> **PROVIDED DATA**:
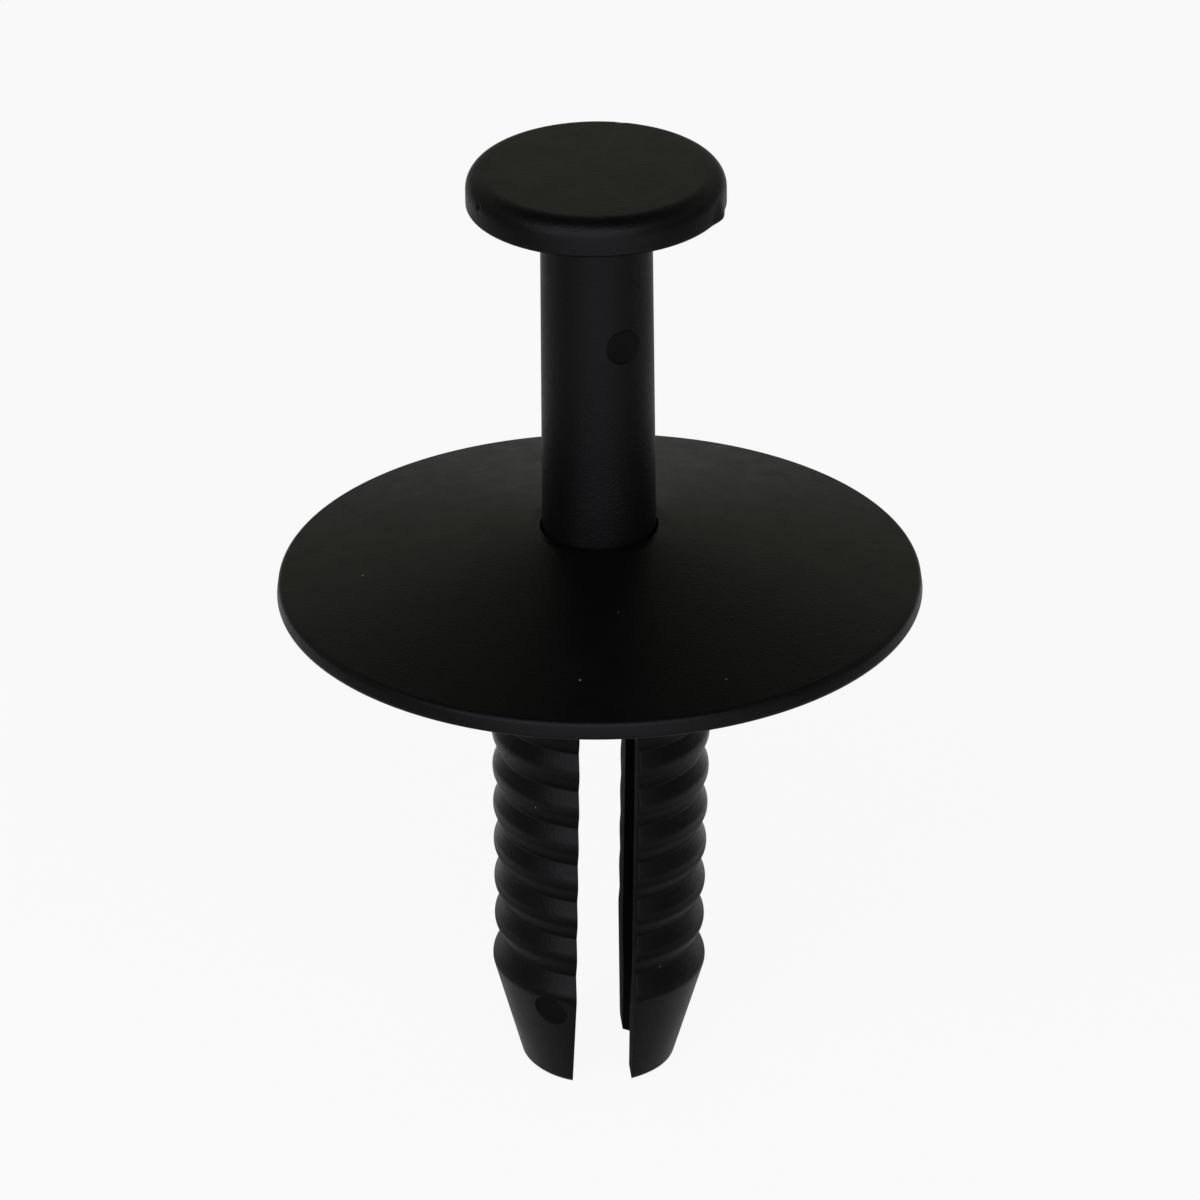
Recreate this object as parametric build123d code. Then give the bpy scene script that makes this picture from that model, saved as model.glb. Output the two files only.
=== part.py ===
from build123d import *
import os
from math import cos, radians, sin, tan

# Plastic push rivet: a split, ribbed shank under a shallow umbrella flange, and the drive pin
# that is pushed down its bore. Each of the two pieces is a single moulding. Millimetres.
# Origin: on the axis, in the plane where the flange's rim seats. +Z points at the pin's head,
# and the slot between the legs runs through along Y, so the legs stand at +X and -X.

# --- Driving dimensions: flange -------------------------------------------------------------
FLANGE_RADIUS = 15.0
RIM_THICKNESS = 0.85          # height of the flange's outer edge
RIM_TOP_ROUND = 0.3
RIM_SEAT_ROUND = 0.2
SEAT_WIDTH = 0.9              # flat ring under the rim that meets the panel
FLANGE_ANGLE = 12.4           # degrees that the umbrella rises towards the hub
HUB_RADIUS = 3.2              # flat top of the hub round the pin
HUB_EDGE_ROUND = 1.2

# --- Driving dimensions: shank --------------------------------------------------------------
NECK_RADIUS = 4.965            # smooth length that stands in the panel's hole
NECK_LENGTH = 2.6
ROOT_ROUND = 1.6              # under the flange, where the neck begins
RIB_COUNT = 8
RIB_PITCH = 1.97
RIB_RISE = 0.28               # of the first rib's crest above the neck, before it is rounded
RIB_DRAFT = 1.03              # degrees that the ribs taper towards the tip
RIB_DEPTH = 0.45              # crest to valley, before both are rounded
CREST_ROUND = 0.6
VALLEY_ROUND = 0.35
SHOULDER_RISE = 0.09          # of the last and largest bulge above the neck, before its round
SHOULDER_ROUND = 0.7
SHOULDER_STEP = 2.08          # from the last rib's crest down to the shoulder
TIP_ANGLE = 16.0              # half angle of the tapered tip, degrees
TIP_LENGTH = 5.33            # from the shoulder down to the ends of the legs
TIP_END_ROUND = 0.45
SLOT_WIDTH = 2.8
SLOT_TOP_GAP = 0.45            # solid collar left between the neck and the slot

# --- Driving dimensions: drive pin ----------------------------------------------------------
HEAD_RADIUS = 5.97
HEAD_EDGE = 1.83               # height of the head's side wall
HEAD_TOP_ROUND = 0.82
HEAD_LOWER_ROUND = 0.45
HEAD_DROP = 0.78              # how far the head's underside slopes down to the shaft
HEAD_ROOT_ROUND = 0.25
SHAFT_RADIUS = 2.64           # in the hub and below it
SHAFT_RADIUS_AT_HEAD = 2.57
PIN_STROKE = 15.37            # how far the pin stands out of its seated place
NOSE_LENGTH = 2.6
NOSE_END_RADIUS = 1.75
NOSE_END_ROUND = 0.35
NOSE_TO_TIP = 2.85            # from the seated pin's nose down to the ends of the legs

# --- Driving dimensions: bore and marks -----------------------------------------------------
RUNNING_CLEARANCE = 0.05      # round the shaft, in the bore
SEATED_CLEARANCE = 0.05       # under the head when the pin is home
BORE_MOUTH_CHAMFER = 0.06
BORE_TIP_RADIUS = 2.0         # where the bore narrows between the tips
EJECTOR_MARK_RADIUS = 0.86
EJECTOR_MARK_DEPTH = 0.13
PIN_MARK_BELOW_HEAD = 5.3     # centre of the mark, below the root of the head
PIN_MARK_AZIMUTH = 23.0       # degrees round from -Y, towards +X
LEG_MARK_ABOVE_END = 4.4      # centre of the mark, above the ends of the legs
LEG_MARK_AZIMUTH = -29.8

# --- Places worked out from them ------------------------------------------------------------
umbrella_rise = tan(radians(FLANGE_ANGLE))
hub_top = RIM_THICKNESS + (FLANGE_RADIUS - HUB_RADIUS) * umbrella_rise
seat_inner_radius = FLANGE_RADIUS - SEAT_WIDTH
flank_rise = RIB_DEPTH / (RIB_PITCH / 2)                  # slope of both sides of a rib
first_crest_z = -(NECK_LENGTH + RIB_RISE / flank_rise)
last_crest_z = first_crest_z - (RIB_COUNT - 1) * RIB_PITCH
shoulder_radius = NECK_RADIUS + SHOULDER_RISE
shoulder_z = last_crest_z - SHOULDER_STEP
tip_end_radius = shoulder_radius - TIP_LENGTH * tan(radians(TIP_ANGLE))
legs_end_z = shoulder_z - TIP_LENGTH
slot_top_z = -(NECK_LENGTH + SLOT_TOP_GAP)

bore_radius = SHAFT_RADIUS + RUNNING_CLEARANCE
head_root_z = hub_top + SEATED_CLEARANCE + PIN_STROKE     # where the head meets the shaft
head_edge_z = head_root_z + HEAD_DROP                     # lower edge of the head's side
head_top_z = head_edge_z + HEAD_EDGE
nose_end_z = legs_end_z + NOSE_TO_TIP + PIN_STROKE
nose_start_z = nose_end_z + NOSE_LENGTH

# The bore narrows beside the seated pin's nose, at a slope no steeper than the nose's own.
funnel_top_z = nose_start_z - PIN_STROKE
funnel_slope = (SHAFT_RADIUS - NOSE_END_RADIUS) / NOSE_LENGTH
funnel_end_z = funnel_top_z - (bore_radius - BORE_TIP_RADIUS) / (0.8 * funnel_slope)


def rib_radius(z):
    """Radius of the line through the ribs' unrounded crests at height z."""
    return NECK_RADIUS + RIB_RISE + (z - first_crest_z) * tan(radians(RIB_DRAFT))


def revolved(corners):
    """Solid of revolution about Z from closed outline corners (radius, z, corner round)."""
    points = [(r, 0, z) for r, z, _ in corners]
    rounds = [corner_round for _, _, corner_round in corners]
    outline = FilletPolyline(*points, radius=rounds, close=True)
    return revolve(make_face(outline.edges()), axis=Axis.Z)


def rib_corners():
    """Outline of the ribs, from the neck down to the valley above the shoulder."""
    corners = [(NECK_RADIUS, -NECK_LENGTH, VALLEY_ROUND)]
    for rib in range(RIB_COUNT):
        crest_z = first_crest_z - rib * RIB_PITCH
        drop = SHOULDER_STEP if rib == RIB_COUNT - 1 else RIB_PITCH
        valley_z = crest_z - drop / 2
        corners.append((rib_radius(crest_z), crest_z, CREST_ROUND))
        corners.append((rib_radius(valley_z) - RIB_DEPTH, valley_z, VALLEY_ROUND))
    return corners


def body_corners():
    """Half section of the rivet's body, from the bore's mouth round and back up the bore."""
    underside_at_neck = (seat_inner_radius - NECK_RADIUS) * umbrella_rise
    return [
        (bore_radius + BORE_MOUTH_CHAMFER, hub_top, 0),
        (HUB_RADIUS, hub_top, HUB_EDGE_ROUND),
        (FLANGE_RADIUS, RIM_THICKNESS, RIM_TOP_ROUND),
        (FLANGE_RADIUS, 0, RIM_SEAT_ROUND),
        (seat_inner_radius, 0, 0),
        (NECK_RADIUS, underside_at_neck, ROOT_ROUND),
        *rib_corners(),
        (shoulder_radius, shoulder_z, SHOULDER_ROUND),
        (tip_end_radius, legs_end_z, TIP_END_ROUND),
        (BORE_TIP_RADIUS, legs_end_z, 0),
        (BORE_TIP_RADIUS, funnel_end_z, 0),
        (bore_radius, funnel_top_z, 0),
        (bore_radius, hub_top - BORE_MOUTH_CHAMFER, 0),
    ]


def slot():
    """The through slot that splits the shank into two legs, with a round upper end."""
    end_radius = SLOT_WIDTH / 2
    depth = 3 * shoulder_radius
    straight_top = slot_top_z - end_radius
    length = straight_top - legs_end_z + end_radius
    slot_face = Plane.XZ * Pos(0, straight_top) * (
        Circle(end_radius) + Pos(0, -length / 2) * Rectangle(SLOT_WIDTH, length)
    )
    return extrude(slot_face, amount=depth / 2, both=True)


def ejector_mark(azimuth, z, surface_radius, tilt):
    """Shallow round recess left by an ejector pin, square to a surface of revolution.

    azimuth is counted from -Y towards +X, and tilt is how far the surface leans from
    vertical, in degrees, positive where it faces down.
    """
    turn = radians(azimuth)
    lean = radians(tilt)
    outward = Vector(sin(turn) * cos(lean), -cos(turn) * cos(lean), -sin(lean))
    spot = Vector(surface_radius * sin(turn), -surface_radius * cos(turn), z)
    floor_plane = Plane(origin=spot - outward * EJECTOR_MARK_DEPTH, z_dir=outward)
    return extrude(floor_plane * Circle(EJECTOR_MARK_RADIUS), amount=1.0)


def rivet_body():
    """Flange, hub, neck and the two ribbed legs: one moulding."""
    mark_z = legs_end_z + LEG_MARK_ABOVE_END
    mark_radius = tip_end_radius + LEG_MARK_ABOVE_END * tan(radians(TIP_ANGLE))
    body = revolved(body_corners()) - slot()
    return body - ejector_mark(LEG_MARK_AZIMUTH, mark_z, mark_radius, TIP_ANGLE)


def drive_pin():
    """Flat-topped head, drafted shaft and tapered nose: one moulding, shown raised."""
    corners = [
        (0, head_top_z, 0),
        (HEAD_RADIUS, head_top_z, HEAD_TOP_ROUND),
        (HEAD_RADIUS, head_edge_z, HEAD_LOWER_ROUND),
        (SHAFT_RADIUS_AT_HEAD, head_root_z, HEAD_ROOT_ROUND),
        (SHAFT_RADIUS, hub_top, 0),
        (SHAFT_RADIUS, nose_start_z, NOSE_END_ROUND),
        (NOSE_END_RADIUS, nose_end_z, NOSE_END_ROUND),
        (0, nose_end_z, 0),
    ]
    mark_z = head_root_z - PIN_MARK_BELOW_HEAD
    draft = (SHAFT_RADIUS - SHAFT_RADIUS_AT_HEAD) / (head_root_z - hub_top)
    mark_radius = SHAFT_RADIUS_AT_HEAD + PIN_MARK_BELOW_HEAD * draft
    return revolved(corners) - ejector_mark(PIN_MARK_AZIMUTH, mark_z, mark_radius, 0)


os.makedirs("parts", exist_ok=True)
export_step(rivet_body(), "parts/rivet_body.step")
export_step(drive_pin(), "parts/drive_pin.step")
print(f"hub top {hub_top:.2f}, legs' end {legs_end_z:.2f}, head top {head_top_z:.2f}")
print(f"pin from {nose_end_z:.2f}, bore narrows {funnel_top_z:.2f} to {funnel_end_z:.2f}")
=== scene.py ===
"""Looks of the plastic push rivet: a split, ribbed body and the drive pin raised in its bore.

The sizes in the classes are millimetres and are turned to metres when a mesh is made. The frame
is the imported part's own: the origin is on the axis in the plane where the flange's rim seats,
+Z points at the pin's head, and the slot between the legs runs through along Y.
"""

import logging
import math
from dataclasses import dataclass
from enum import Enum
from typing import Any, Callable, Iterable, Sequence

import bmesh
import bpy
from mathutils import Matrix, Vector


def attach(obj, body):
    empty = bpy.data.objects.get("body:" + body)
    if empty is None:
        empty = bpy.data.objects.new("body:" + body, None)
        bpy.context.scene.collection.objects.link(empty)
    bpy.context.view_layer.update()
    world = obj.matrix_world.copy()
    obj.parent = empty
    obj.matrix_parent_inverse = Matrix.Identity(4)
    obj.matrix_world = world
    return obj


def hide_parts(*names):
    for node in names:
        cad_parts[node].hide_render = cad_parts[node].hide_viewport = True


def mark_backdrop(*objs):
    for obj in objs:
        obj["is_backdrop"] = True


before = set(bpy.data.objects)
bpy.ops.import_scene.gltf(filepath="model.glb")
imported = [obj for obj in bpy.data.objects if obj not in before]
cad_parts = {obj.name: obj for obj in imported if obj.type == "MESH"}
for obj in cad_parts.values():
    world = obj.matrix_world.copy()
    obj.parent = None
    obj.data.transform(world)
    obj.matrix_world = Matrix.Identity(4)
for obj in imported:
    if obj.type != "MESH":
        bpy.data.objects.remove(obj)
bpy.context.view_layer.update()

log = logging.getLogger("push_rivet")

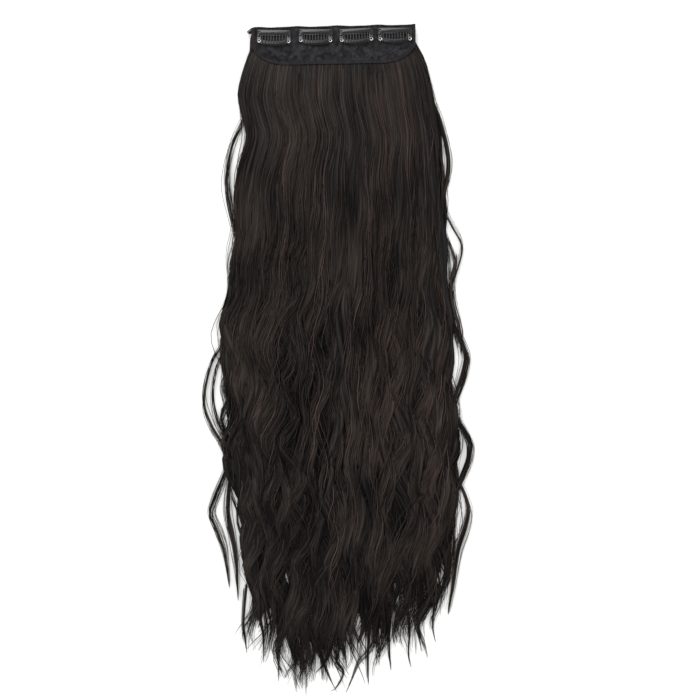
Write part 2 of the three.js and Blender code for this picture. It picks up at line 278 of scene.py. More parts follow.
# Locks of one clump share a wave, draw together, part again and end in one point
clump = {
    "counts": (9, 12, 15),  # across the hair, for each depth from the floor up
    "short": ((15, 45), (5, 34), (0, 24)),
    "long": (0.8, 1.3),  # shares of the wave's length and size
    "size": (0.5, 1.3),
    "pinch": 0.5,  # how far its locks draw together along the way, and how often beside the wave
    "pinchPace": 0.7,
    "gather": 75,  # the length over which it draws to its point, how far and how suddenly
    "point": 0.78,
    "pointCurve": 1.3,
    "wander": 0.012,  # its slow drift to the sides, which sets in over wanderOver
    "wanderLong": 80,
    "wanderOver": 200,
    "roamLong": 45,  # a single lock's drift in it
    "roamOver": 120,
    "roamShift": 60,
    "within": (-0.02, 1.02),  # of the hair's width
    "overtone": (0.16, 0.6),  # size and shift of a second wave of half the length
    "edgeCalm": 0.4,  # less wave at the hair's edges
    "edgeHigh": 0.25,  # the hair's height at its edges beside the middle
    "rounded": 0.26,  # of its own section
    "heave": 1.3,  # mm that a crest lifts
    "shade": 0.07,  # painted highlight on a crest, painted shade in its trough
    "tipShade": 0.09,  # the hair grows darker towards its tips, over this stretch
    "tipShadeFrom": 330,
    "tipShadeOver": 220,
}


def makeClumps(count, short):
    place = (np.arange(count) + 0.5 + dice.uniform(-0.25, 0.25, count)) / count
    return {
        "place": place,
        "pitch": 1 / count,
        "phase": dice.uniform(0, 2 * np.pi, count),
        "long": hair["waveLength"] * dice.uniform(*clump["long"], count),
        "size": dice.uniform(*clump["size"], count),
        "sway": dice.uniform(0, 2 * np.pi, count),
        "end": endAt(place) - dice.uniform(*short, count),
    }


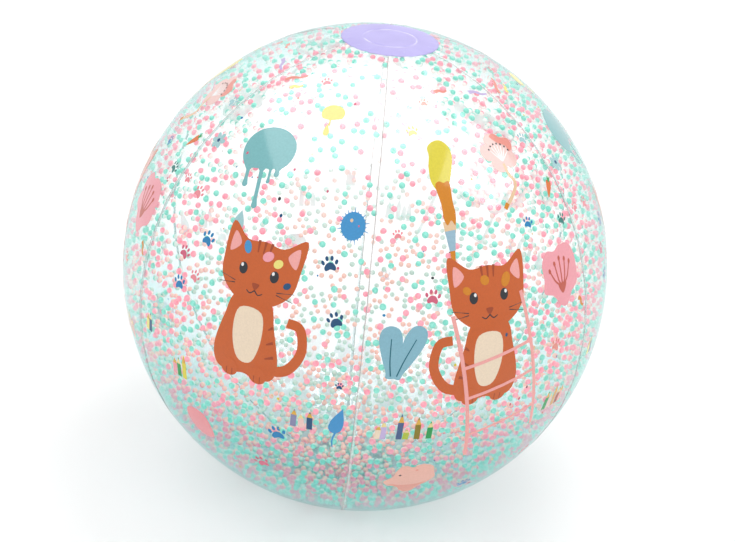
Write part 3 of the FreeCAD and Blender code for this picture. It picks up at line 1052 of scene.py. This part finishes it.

> **DO THIS**: Write out, unaltered, the lines from the opening of the listing through the line that includes "from math import cos, radians, sin, tan".

> **CORRECT RESPONSE**:
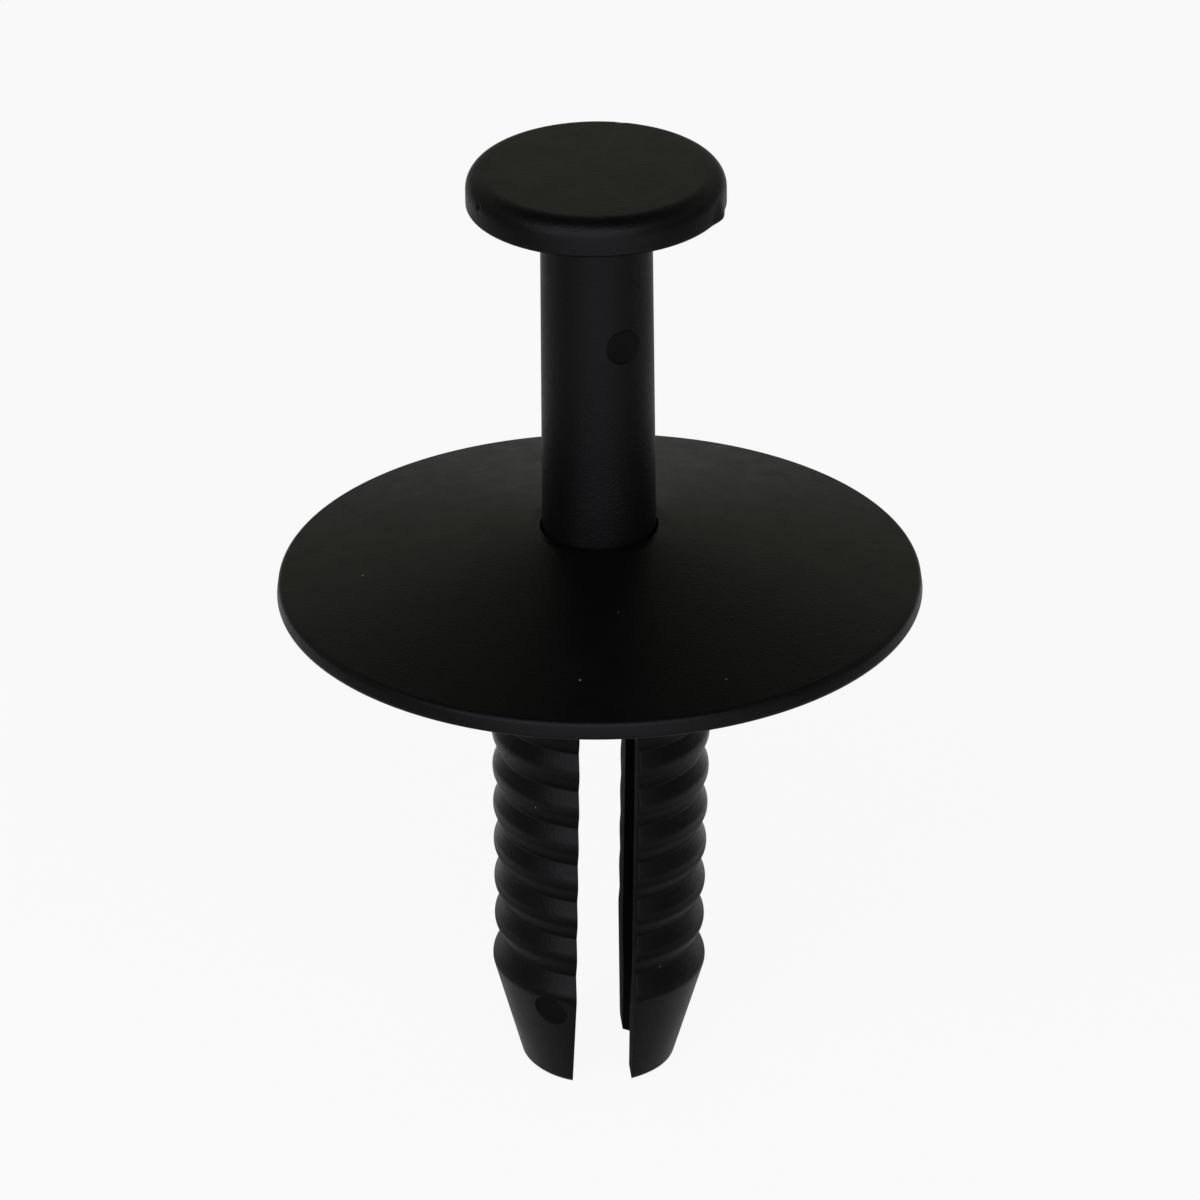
Recreate this object as parametric build123d code. Then give the bpy scene script that makes this picture from that model, saved as model.glb. Output the two files only.
=== part.py ===
from build123d import *
import os
from math import cos, radians, sin, tan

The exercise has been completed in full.